(begin)

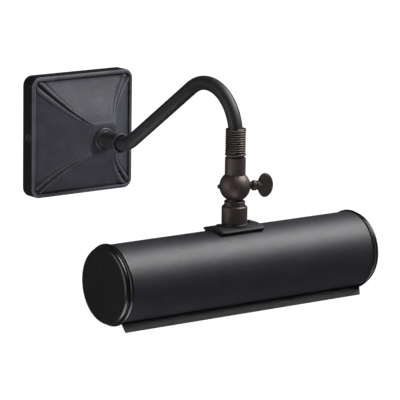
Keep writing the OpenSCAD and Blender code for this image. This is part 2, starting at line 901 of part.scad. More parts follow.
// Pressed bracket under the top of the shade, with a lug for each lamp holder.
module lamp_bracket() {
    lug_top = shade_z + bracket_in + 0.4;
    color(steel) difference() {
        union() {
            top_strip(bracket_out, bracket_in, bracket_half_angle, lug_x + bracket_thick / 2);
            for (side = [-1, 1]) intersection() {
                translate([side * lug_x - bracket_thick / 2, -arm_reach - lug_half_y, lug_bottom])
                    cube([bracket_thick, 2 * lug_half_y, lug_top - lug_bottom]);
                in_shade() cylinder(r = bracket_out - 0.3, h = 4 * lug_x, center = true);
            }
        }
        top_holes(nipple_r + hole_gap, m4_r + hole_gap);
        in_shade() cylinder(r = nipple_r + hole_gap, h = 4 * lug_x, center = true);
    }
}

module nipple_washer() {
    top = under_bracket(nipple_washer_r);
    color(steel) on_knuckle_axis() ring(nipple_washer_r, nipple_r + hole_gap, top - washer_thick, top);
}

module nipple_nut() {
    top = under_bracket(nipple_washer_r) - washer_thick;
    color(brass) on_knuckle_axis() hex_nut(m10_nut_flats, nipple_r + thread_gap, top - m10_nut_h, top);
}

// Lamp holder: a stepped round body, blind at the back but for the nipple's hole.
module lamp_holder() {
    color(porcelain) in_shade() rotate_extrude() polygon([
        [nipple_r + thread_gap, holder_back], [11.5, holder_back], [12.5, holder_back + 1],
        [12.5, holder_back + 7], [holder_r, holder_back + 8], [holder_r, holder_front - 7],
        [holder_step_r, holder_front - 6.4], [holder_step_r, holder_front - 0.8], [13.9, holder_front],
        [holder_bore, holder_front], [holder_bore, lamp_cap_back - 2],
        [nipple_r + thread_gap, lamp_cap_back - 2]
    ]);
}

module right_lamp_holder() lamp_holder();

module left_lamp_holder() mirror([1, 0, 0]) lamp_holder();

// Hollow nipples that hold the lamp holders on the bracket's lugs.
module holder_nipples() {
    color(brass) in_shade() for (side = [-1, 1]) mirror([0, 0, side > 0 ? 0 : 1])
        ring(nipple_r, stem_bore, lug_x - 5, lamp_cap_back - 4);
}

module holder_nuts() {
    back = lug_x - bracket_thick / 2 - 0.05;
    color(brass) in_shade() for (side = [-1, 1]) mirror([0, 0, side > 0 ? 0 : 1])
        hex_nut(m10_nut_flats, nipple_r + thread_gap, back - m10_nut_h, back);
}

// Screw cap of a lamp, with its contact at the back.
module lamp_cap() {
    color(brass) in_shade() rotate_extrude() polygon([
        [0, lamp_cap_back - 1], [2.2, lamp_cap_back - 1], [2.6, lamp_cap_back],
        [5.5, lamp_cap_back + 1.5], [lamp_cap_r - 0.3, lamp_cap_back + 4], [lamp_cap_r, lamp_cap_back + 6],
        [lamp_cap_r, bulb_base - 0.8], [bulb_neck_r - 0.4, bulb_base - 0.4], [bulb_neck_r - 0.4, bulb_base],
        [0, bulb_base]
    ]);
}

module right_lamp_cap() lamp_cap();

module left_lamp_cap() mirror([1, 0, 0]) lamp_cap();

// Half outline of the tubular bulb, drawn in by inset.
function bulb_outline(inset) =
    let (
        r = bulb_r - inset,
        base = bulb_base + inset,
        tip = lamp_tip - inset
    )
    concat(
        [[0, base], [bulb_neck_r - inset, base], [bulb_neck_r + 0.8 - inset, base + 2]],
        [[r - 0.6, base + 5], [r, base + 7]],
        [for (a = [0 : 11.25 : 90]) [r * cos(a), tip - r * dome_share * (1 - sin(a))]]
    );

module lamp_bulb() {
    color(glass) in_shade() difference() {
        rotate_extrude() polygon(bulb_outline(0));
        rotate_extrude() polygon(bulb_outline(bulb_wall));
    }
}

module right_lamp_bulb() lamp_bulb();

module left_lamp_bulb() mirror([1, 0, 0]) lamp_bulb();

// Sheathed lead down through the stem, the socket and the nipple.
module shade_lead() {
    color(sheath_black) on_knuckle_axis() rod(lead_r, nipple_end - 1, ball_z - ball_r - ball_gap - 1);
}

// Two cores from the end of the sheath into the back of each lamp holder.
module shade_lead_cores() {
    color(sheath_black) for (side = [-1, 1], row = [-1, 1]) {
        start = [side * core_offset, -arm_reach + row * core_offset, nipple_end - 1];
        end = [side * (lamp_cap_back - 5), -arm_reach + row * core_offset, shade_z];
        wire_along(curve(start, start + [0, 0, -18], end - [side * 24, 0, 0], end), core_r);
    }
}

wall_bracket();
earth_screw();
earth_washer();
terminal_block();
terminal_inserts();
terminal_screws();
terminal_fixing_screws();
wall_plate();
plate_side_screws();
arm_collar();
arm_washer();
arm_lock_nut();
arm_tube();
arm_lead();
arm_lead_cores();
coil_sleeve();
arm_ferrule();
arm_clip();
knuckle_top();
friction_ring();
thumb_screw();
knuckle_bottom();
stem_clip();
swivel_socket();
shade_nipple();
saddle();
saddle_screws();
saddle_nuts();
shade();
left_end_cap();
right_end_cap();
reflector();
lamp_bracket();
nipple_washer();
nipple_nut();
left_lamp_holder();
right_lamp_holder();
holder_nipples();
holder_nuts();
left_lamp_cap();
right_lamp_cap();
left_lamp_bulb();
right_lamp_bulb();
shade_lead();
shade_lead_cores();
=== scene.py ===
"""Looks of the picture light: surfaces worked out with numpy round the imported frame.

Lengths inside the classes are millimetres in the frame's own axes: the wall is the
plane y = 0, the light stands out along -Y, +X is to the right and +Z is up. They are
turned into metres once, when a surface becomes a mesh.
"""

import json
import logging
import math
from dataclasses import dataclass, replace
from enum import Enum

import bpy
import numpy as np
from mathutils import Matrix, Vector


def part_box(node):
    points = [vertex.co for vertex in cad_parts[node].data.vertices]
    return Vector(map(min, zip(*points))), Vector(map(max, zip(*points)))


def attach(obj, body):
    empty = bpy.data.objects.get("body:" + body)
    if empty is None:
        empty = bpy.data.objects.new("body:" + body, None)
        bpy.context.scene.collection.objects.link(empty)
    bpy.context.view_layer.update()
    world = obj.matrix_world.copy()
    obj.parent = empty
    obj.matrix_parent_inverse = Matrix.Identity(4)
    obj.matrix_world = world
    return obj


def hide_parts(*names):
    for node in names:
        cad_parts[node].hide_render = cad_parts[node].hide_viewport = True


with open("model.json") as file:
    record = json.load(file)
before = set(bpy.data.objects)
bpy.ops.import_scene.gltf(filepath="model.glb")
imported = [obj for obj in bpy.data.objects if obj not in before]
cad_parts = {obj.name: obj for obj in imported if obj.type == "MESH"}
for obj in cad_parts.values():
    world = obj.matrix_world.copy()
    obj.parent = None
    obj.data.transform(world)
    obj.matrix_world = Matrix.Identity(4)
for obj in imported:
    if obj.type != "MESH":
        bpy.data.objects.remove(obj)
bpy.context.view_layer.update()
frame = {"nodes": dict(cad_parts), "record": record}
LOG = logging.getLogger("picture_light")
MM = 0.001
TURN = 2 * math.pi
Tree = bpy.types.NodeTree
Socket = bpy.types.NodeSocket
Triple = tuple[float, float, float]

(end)

= WORK TO DO =
Restate the listing in full, word for word.

= FULL ANSWER =
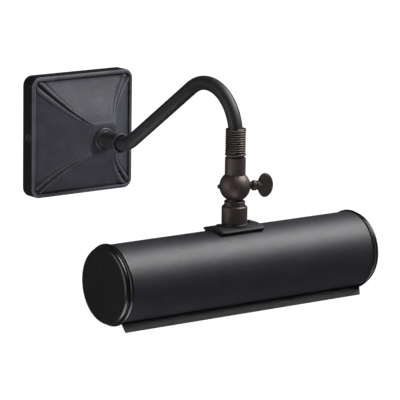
Keep writing the OpenSCAD and Blender code for this image. This is part 2, starting at line 901 of part.scad. More parts follow.
// Pressed bracket under the top of the shade, with a lug for each lamp holder.
module lamp_bracket() {
    lug_top = shade_z + bracket_in + 0.4;
    color(steel) difference() {
        union() {
            top_strip(bracket_out, bracket_in, bracket_half_angle, lug_x + bracket_thick / 2);
            for (side = [-1, 1]) intersection() {
                translate([side * lug_x - bracket_thick / 2, -arm_reach - lug_half_y, lug_bottom])
                    cube([bracket_thick, 2 * lug_half_y, lug_top - lug_bottom]);
                in_shade() cylinder(r = bracket_out - 0.3, h = 4 * lug_x, center = true);
            }
        }
        top_holes(nipple_r + hole_gap, m4_r + hole_gap);
        in_shade() cylinder(r = nipple_r + hole_gap, h = 4 * lug_x, center = true);
    }
}

module nipple_washer() {
    top = under_bracket(nipple_washer_r);
    color(steel) on_knuckle_axis() ring(nipple_washer_r, nipple_r + hole_gap, top - washer_thick, top);
}

module nipple_nut() {
    top = under_bracket(nipple_washer_r) - washer_thick;
    color(brass) on_knuckle_axis() hex_nut(m10_nut_flats, nipple_r + thread_gap, top - m10_nut_h, top);
}

// Lamp holder: a stepped round body, blind at the back but for the nipple's hole.
module lamp_holder() {
    color(porcelain) in_shade() rotate_extrude() polygon([
        [nipple_r + thread_gap, holder_back], [11.5, holder_back], [12.5, holder_back + 1],
        [12.5, holder_back + 7], [holder_r, holder_back + 8], [holder_r, holder_front - 7],
        [holder_step_r, holder_front - 6.4], [holder_step_r, holder_front - 0.8], [13.9, holder_front],
        [holder_bore, holder_front], [holder_bore, lamp_cap_back - 2],
        [nipple_r + thread_gap, lamp_cap_back - 2]
    ]);
}

module right_lamp_holder() lamp_holder();

module left_lamp_holder() mirror([1, 0, 0]) lamp_holder();

// Hollow nipples that hold the lamp holders on the bracket's lugs.
module holder_nipples() {
    color(brass) in_shade() for (side = [-1, 1]) mirror([0, 0, side > 0 ? 0 : 1])
        ring(nipple_r, stem_bore, lug_x - 5, lamp_cap_back - 4);
}

module holder_nuts() {
    back = lug_x - bracket_thick / 2 - 0.05;
    color(brass) in_shade() for (side = [-1, 1]) mirror([0, 0, side > 0 ? 0 : 1])
        hex_nut(m10_nut_flats, nipple_r + thread_gap, back - m10_nut_h, back);
}

// Screw cap of a lamp, with its contact at the back.
module lamp_cap() {
    color(brass) in_shade() rotate_extrude() polygon([
        [0, lamp_cap_back - 1], [2.2, lamp_cap_back - 1], [2.6, lamp_cap_back],
        [5.5, lamp_cap_back + 1.5], [lamp_cap_r - 0.3, lamp_cap_back + 4], [lamp_cap_r, lamp_cap_back + 6],
        [lamp_cap_r, bulb_base - 0.8], [bulb_neck_r - 0.4, bulb_base - 0.4], [bulb_neck_r - 0.4, bulb_base],
        [0, bulb_base]
    ]);
}

module right_lamp_cap() lamp_cap();

module left_lamp_cap() mirror([1, 0, 0]) lamp_cap();

// Half outline of the tubular bulb, drawn in by inset.
function bulb_outline(inset) =
    let (
        r = bulb_r - inset,
        base = bulb_base + inset,
        tip = lamp_tip - inset
    )
    concat(
        [[0, base], [bulb_neck_r - inset, base], [bulb_neck_r + 0.8 - inset, base + 2]],
        [[r - 0.6, base + 5], [r, base + 7]],
        [for (a = [0 : 11.25 : 90]) [r * cos(a), tip - r * dome_share * (1 - sin(a))]]
    );

module lamp_bulb() {
    color(glass) in_shade() difference() {
        rotate_extrude() polygon(bulb_outline(0));
        rotate_extrude() polygon(bulb_outline(bulb_wall));
    }
}

module right_lamp_bulb() lamp_bulb();

module left_lamp_bulb() mirror([1, 0, 0]) lamp_bulb();

// Sheathed lead down through the stem, the socket and the nipple.
module shade_lead() {
    color(sheath_black) on_knuckle_axis() rod(lead_r, nipple_end - 1, ball_z - ball_r - ball_gap - 1);
}

// Two cores from the end of the sheath into the back of each lamp holder.
module shade_lead_cores() {
    color(sheath_black) for (side = [-1, 1], row = [-1, 1]) {
        start = [side * core_offset, -arm_reach + row * core_offset, nipple_end - 1];
        end = [side * (lamp_cap_back - 5), -arm_reach + row * core_offset, shade_z];
        wire_along(curve(start, start + [0, 0, -18], end - [side * 24, 0, 0], end), core_r);
    }
}

wall_bracket();
earth_screw();
earth_washer();
terminal_block();
terminal_inserts();
terminal_screws();
terminal_fixing_screws();
wall_plate();
plate_side_screws();
arm_collar();
arm_washer();
arm_lock_nut();
arm_tube();
arm_lead();
arm_lead_cores();
coil_sleeve();
arm_ferrule();
arm_clip();
knuckle_top();
friction_ring();
thumb_screw();
knuckle_bottom();
stem_clip();
swivel_socket();
shade_nipple();
saddle();
saddle_screws();
saddle_nuts();
shade();
left_end_cap();
right_end_cap();
reflector();
lamp_bracket();
nipple_washer();
nipple_nut();
left_lamp_holder();
right_lamp_holder();
holder_nipples();
holder_nuts();
left_lamp_cap();
right_lamp_cap();
left_lamp_bulb();
right_lamp_bulb();
shade_lead();
shade_lead_cores();
=== scene.py ===
"""Looks of the picture light: surfaces worked out with numpy round the imported frame.

Lengths inside the classes are millimetres in the frame's own axes: the wall is the
plane y = 0, the light stands out along -Y, +X is to the right and +Z is up. They are
turned into metres once, when a surface becomes a mesh.
"""

import json
import logging
import math
from dataclasses import dataclass, replace
from enum import Enum

import bpy
import numpy as np
from mathutils import Matrix, Vector


def part_box(node):
    points = [vertex.co for vertex in cad_parts[node].data.vertices]
    return Vector(map(min, zip(*points))), Vector(map(max, zip(*points)))


def attach(obj, body):
    empty = bpy.data.objects.get("body:" + body)
    if empty is None:
        empty = bpy.data.objects.new("body:" + body, None)
        bpy.context.scene.collection.objects.link(empty)
    bpy.context.view_layer.update()
    world = obj.matrix_world.copy()
    obj.parent = empty
    obj.matrix_parent_inverse = Matrix.Identity(4)
    obj.matrix_world = world
    return obj


def hide_parts(*names):
    for node in names:
        cad_parts[node].hide_render = cad_parts[node].hide_viewport = True


with open("model.json") as file:
    record = json.load(file)
before = set(bpy.data.objects)
bpy.ops.import_scene.gltf(filepath="model.glb")
imported = [obj for obj in bpy.data.objects if obj not in before]
cad_parts = {obj.name: obj for obj in imported if obj.type == "MESH"}
for obj in cad_parts.values():
    world = obj.matrix_world.copy()
    obj.parent = None
    obj.data.transform(world)
    obj.matrix_world = Matrix.Identity(4)
for obj in imported:
    if obj.type != "MESH":
        bpy.data.objects.remove(obj)
bpy.context.view_layer.update()
frame = {"nodes": dict(cad_parts), "record": record}
LOG = logging.getLogger("picture_light")
MM = 0.001
TURN = 2 * math.pi
Tree = bpy.types.NodeTree
Socket = bpy.types.NodeSocket
Triple = tuple[float, float, float]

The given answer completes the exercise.